I wonder what the business model is now. In-app purchases for sounds and plugins?


----------



## lucor (Apr 4, 2018)

I probably tried every major DAW on the market, but I still stayed with my hate/love Cubase. Sonar is the only one I haven't tested yet. Is there anything special about Sonar, that sets it apart from other DAW's and would make it worthwile for me to give it a try?


----------



## JEPA (Apr 4, 2018)

ohhhh i have a lot of Sonar projects archived !!! now is the time !!!!!


----------



## PeterN (Apr 4, 2018)

I was so excited and then found out its Windows only. Whoever knows anyone of them, do ask them to make a Mac version as well. They would win hearts and minds from many frustrated Logic users.


----------



## paoling (Apr 4, 2018)

What I always loved of Sonar is that unlike Cubase (the only two major DAWs on PC years ago) it is very Windows. Every keyboard shortcut, MIDI editing, every feature is super easy to use for experienced Windows users. This has changed a bit with the newest releases that were more tailored to DJ people.
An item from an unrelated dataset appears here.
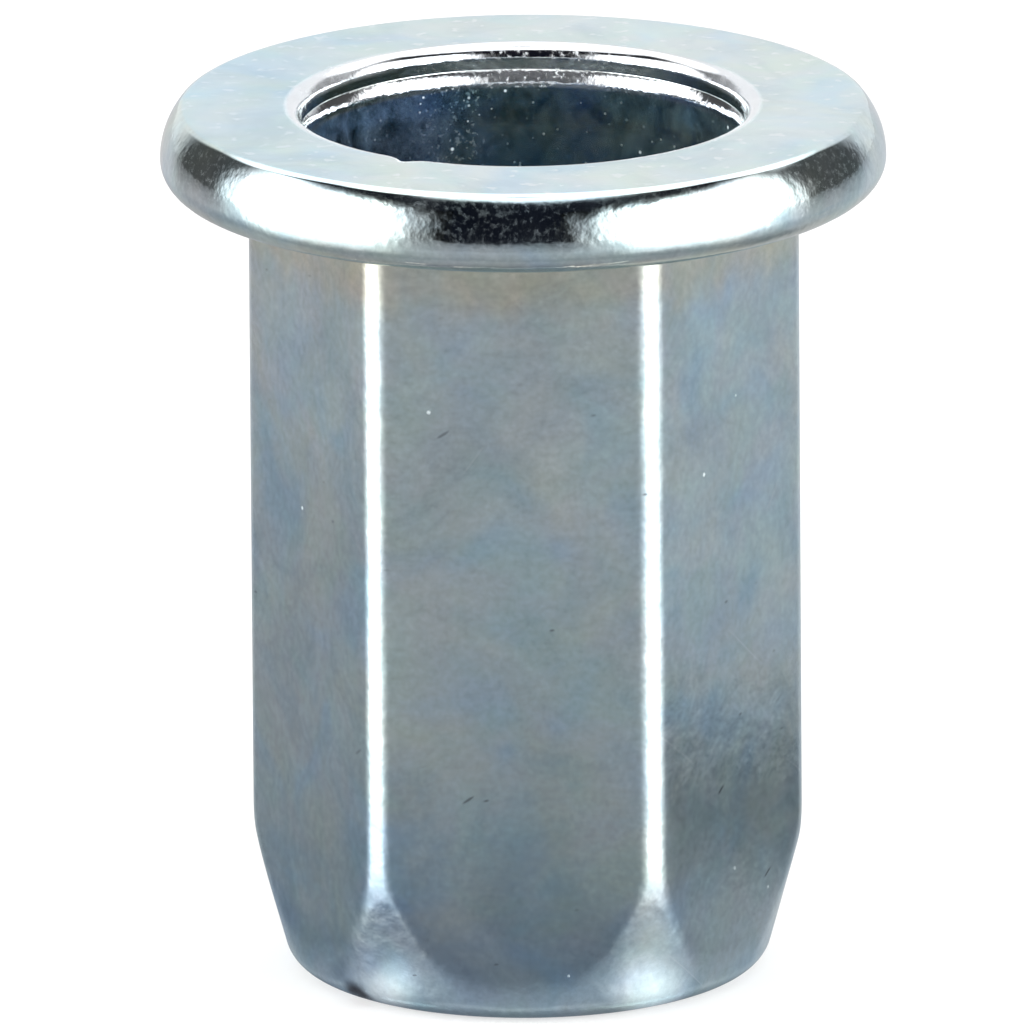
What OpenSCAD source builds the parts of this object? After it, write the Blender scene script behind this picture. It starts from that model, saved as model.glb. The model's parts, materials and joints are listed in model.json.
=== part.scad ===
// Hex rivet nut: one piece of zinc-plated steel with a round flat flange,
// a full-hexagon body, a wide thin-walled bore that collapses when the nut
// is set, and a threaded bore at the small end.
// The origin is on the axis, in the plane of the flange's underside, which
// seats on the sheet. The flange is above it and the body hangs below.
// One flat of the hexagon faces -Y, so two corners lie on the X axis.

/* [Flange] */
// Diameter of the flange
flange_d = 13.4; // [12:0.1:18]
// Thickness of the flange
flange_t = 1.5; // [1:0.1:2.4]
// How far the edge of the flat face on top lies inside the rim
rim_in = 0.39; // [0.2:0.01:0.9]
// Radius of the curve between the rim and the flange's underside
rim_low_r = 0.51; // [0.2:0.01:0.8]
// Radius of the edge between the flat face and the rim
face_edge_r = 0.2; // [0.05:0.01:0.3]

/* [Hexagon body] */
// Length over all, flange included
overall_l = 16.4; // [14:0.1:24]
// Width across flats
across_flats = 9; // [8.8:0.05:10.4]
// Radius of the hexagon's six corners
corner_r = 0.56; // [0.2:0.02:1.2]

/* [Small end] */
// Diameter of the end cone where it would meet the end face
end_d = 8.74; // [7.6:0.02:9.6]
// Slope of the end cone from the axis, in degrees
cone_angle = 15.5; // [10:0.5:30]
// Radius of the curve between the hexagon's corners and the cone
cone_blend_r = 2.5; // [1:0.1:2.5]
// Radius of the edge between the cone and the end face
end_edge_r = 0.6; // [0.1:0.01:0.8]

/* [Mouth and wide bore] */
// Diameter of the wide bore
bore_d = 8; // [7.6:0.05:8.2]
// How far the foot of the recess's wall stands outside the wide bore
mouth_step = 0.11; // [0.05:0.01:0.3]
// Depth of the recess, from the flange's face to its shoulder
mouth_depth = 0.46; // [0.36:0.02:0.8]
// How far the recess's wall leans outwards, in degrees
mouth_draft = 2; // [1:0.5:6]
// Radius of the mouth's edge
mouth_edge_r = 0.27; // [0.05:0.01:0.3]
// Radius of the round shoulder between the recess and the wide bore
shoulder_r = 0.46; // [0.4:0.02:0.8]

/* [Thread] */
// Diameter of the bore that the thread is cut in
tapping_d = 5; // [4.2:0.05:6]
// Length of the threaded bore, from the end face to the wide bore's floor
thread_l = 7.4; // [5:0.1:9]
// Point angle of the drilled floor between the two bores, in degrees
floor_angle = 118; // [90:1:140]
// Diameter of the countersink at the small end
lead_d = 6.3; // [6.1:0.05:7]

/* [Hidden] */

// Fine enough for a smooth edge on every curve
$fn = 180;
// How far a cut runs past the face that it opens
past = 0.5;
// How far the body reaches into the flange, to be one piece with it
root = 0.3;

flange_r = flange_d / 2;
body_l = overall_l - flange_t;

// The rim's long upper curve starts upright where the lower curve ends, and
// would run through the edge of the flat face if that were sharp.
rim_rise = flange_t - rim_low_r;
rim_top_r = (rim_in * rim_in + rim_rise * rim_rise) / (2 * rim_in);
rim_mid_r = flange_r - rim_top_r;
// The edge of the flat face touches that curve from inside.
face_edge_z = flange_t - face_edge_r;
face_edge_in = sqrt(pow(rim_top_r - face_edge_r, 2) - pow(rim_rise - face_edge_r, 2));
face_edge_a = atan2(face_edge_z - rim_low_r, face_edge_in);

// The corners' centres, and how far the rounded corners stand from the axis
corner_mid_r = (across_flats / 2 - corner_r) / cos(30);
corner_out = corner_mid_r + corner_r;

// The envelope of the body just clears the corners, so that only its cone
// and the curve above the cone shape them.
envelope_r = corner_out + 0.02;
end_r = end_d / 2;
// Centre of the curve above the cone, in height above the end face
blend_mid_r = envelope_r - cone_blend_r;
blend_mid_z = (cone_blend_r + (blend_mid_r - end_r) * cos(cone_angle)) / sin(cone_angle);
// Centre of the curve between the cone and the end face
end_edge_mid_r = end_r - end_edge_r * (1 - sin(cone_angle)) / cos(cone_angle);

bore_r = bore_d / 2;
mouth_r = bore_r + mouth_step;
tapping_r = tapping_d / 2;
lead_r = lead_d / 2;
// The recess: its wall, and the centre of the mouth's edge
shoulder_z = flange_t - mouth_depth;
mouth_top_r = mouth_r + mouth_depth * tan(mouth_draft);
mouth_edge_z = flange_t - mouth_edge_r;
mouth_edge_mid_r = mouth_r + (mouth_edge_z - shoulder_z) * tan(mouth_draft)
    + mouth_edge_r / cos(mouth_draft);
// The shoulder: where its curve runs out into the wide bore's wall
shoulder_in = shoulder_r - mouth_step;
shoulder_low_z = shoulder_z - sqrt(shoulder_r * shoulder_r - shoulder_in * shoulder_in);
// The drilled floor between the wide bore and the threaded one
floor_low_z = thread_l - body_l;
floor_top_z = floor_low_z + (bore_r - tapping_r) / tan(floor_angle / 2);

// Waste outside a round edge. The edge's circle is centred on the origin,
// and its two faces look in the directions first_a and last_a.
module edge_waste(r, first_a, last_a) {
    middle_a = (first_a + last_a) / 2;
    reach = r + past;
    corner_reach = reach / cos(middle_a - first_a);
    difference() {
        polygon([
            [0, 0],
            [reach * cos(first_a), reach * sin(first_a)],
            [corner_reach * cos(middle_a), corner_reach * sin(middle_a)],
            [reach * cos(last_a), reach * sin(last_a)]
        ]);
        circle(r);
    }
}

// Half section of the flange: the flat face and its edge, the long upper
// curve, the short lower curve and the underside
module flange_section() {
    difference() {
        square([flange_r, flange_t]);
        translate([rim_mid_r, rim_low_r])
            edge_waste(rim_top_r, 0, 90);
        translate([flange_r - rim_low_r, rim_low_r])
            edge_waste(rim_low_r, -90, 0);
        translate([rim_mid_r + face_edge_in, face_edge_z])
            edge_waste(face_edge_r, face_edge_a, 90);
    }
}

module flange() {
    rotate_extrude()
        flange_section();
}

// Hexagon with round corners: the flats end where the corners' circles start
module hexagon_section() {
    polygon([
        for (i = [0:5], side = [-30, 30])
            [
                corner_mid_r * cos(60 * i) + corner_r * cos(60 * i + side),
                corner_mid_r * sin(60 * i) + corner_r * sin(60 * i + side)
            ]
    ]);
    for (i = [0:5])
        translate([corner_mid_r * cos(60 * i), corner_mid_r * sin(60 * i)])
            circle(corner_r);
}

// Half section that trims the hexagon at the small end, in height above the
// end face: the end face and its edge, the cone and the curve above it
module envelope_section() {
    difference() {
        polygon([
            [0, 0],
            [end_r, 0],
            [envelope_r, (envelope_r - end_r) / tan(cone_angle)],
            [envelope_r, body_l + root],
            [0, body_l + root]
        ]);
        translate([end_edge_mid_r, end_edge_r])
            edge_waste(end_edge_r, -90, -cone_angle);
        translate([blend_mid_r, blend_mid_z])
            edge_waste(cone_blend_r, -cone_angle, 0);
    }
}

module body() {
    translate([0, 0, -body_l])
        intersection() {
            linear_extrude(body_l + root)
                hexagon_section();
            rotate_extrude()
                envelope_section();
        }
}

// Half section of everything that is open along the axis, from the mouth
// down to the countersink at the small end
module bore_section() {
    difference() {
        polygon([
            [0, flange_t + past],
            [mouth_top_r, flange_t + past],
            [mouth_top_r, flange_t],
            [mouth_r, shoulder_z],
            [mouth_r, shoulder_low_z],
            [bore_r, shoulder_low_z],
            [bore_r, floor_top_z],
            [tapping_r, floor_low_z],
            [tapping_r, lead_r - tapping_r - body_l],
            [lead_r + past, -body_l - past],
            [0, -body_l - past]
        ]);
        translate([bore_r + shoulder_r, shoulder_low_z])
            circle(shoulder_r);
    }
    translate([mouth_edge_mid_r, mouth_edge_z])
        edge_waste(mouth_edge_r, 90, 180 - mouth_draft);
}

module rivet_nut() {
    color([0.70, 0.72, 0.74])
        difference() {
            union() {
                flange();
                body();
            }
            rotate_extrude()
                bore_section();
        }
}

rivet_nut();
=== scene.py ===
# %% [markdown]
# # A hex rivet nut of zinc-plated steel
# A rivet nut puts a strong thread into sheet metal that is too thin to be tapped. It goes into a
# six-sided hole, a tool pulls its threaded end towards its flange, and the thin wall between the two
# folds out behind the sheet. The nut here has not been set yet, so its wall is still straight.
# This lesson dresses a measured solid of the nut. The solid is loaded as a fixed frame, in metres,
# with the nut's axis on Z and the underside of its flange at height zero. Nothing in the lesson
# moves the solid: it only gives it a finer skin, a finish, and a small studio to stand in.

# %% Load the measured part
import json
import math

import bpy
import numpy as np
from mathutils import Matrix, Vector


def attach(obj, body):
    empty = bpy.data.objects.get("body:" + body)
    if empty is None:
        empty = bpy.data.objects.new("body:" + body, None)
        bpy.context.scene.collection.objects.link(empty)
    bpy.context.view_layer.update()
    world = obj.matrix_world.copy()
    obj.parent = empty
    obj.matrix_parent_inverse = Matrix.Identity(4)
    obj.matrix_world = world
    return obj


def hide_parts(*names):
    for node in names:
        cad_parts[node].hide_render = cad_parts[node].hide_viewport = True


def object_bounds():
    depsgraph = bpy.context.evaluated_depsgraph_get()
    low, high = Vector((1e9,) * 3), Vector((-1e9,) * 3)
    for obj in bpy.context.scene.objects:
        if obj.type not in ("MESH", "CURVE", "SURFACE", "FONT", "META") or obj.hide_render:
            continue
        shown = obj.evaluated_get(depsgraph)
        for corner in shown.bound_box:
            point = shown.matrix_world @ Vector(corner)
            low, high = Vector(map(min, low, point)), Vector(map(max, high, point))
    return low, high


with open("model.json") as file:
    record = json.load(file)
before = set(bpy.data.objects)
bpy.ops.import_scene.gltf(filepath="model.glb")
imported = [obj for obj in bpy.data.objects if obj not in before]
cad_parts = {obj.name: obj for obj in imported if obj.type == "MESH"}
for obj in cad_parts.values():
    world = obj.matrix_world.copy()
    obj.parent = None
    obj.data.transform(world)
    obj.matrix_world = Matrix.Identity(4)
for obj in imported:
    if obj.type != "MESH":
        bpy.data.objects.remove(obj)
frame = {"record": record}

MM = 0.001
cad_low, cad_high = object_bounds()
print("The solid is", [round(side / MM, 2) for side in cad_high - cad_low], "mm")

# %% [markdown]
# ## Sizes
# The overall sizes are read from the solid, and the two bores from the mounts that its record
# states, so the skin can't drift away from them. The curves at its edges are too small to be read
# from a box. They are given once, in millimetres, here and where each is first needed, and all that
# follows is worked out from them.

# %% Sizes of the nut
flange_r = cad_high.x / MM
flange_t = cad_high.z / MM
body_l = -cad_low.z / MM
mount_sizes = {mount["name"]: mount["dims"] for mount in frame["record"]["mounts"]}
bore_r = mount_sizes["wide_bore"]["r_mm"]
tapping_r = mount_sizes["thread"]["r_mm"]

across_flats = 9.0
corner_r = 0.56
rim_in = 0.39
face_edge_r = 0.2
rim_low_r = 0.51
print(f"Flange {2 * flange_r:.2f} by {flange_t:.2f}, body {across_flats} across flats and {body_l:.2f} long")

# %% [markdown]
# ## The camera
# Small hardware is photographed from far off with a long lens, so that its sides stay parallel. The
# picture looks down on the nut a little, and almost square on to one flat: the flat to its right is
# wider than the flat to its left, so the camera stands a few degrees to the right. A far camera and a
# long lens give the same flat perspective here. The nut also leans a hair in the picture, and rolling
# the camera does that without tilting the part.

# %% Camera
picture_w = 18.93 * MM
camera_distance = 860 * MM
camera_turn = math.radians(3.0)
camera_drop = math.radians(15.84)
camera_roll = math.radians(0.40)
aim_left = 0.252 * MM
aim_height = -6.328 * MM

level_ahead = Vector((-math.sin(camera_turn), math.cos(camera_turn), 0))
level_right = Vector((math.cos(camera_turn), math.sin(camera_turn), 0))
towards_nut = level_ahead * math.cos(camera_drop) - Vector((0, 0, math.sin(camera_drop)))
level_up = level_right.cross(towards_nut)
aim = Vector((0, 0, aim_height)) - level_right * aim_left
right = level_right * math.cos(camera_roll) - level_up * math.sin(camera_roll)
up = level_up * math.cos(camera_roll) + level_right * math.sin(camera_roll)

camera_data = bpy.data.cameras.new("camera")
camera_data.sensor_width = 36
camera_data.lens = camera_data.sensor_width * camera_distance / picture_w
camera_data.clip_start = 10 * MM
camera = bpy.data.objects.new("camera", camera_data)
camera.matrix_world = (
    Matrix.Translation(aim - towards_nut * camera_distance)
    @ Matrix((right, up, -towards_nut)).transposed().to_4x4()
)
bpy.context.scene.collection.objects.link(camera)
bpy.context.scene.camera = camera
print(f"Lens {camera_data.lens:.0f} mm, {math.degrees(camera_drop):.1f} degrees above the horizon")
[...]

My main system is now a Mac and I use Logic and Ableton Live. The MIDI editing in Logic is tricky to use and in Ableton we couldn’t edit more than 1 track at time. Sonar on the contrary had a very friendly MIDI editing, paired with the MIDI scripts that were super intuitive to use.

The effects included were not that great (compared to other DAWs), but I always used my own and overall it was very light to use.


----------



## lpuser (Apr 4, 2018)

PeterN said:


> They would win hearts and minds from many frustrated Logic users.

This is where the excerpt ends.